Yet once more let the words of our Lord be repeated, "Today shalt thou be with me in paradise:" But where is this Paradise; what is this Paradise? We can say, in answer to these questions, that with this heavenly Paradise into which the redeemed at death do enter, the ancient, the earthly Paradise is not fit to be compared. In the one, the direct intercourse with God was but occasional; in the other it shall be constant. In the one, the God was known only as He revealed Himself in the works of creation and in the ways of His providence, in the other, it will be as the God of our redemption, the God and Father of our Lord and Savior Jesus, that He will be recognized, adored, obeyed -- all the higher moral attributes of His nature shining forth in harmonious and illustrious display. Into the earthly Paradise the Tempter entered; from the heavenly he will be shut out. From the earthly Paradise sad exiles once were driven, from the heavenly we shall go no more out forever. Still, however, after all such imperfect and unsatisfying comparisons, the questions return upon us, Where, and what is this Paradise of the redeemed? Our simplest and our best answers to those questions perhaps are these -- Where is Paradise? wherever Jesus is. What is Paradise? to be forever with, and to be fully like our Lord. We know -- for God has told us so, of that Paradise of the redeemed -- that it is a land of perfect light; the day has dawned there; the shadows have forever fled away. It is a land of perfect blessedness; no tears fall there; no sighs rise up there; up to the measure of its capacity each spirit filled with never-ending joy. It is a land of, perfect holiness; nothing that defileth shall enter there, neither whatsoever loveth or maketh a lie. But what gives to that land its light, its joy, its holiness in the sight of the redeemed? It is the presence of Jesus. If there is no night there, it is because the Lamb is the light of that place; if there be no tears there, it is because from every eye His hand has wiped off every tear. The holiness that reigneth there is a holiness caught from seeing Him as He is. And trace the tide of joy that circulates through the hosts of the blessed to its fountain-head, you will find it within that throne on which the Lamb that once was slain is sitting. To be with Jesus, to be like Jesus, to love and serve Him purely, deeply, unfailingly, unfalteringly -- that is the Christian's heaven.

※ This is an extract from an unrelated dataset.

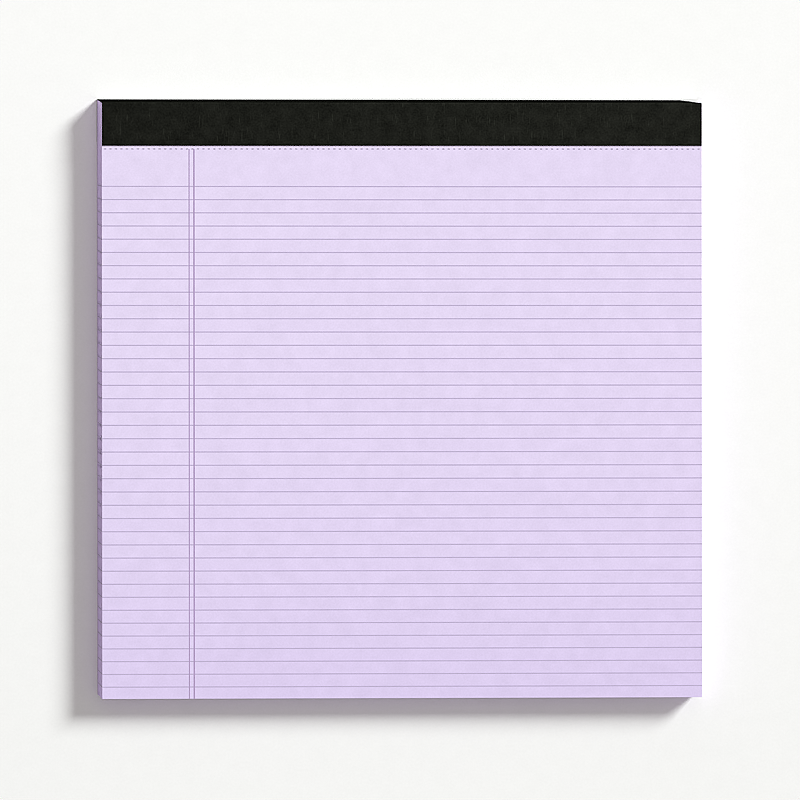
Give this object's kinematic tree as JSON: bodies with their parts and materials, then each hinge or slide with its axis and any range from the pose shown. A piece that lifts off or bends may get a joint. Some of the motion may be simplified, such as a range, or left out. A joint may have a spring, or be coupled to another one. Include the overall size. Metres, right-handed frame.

"I love to think of heaven; its cloudless light,
Its tearless joys, its recognitions,
and its fellowships Of love and joy unending;
but when my mind anticipates
The sight of God Incarnate,
wearing on His hands
And feet and side, marks of the wounds
Which He for me on Calvary endured,
All heaven beside is swallowed up in this;
And He who was my hope of heaven below
Becomes the glory of my heaven above."
- (Selected)

G. M. O.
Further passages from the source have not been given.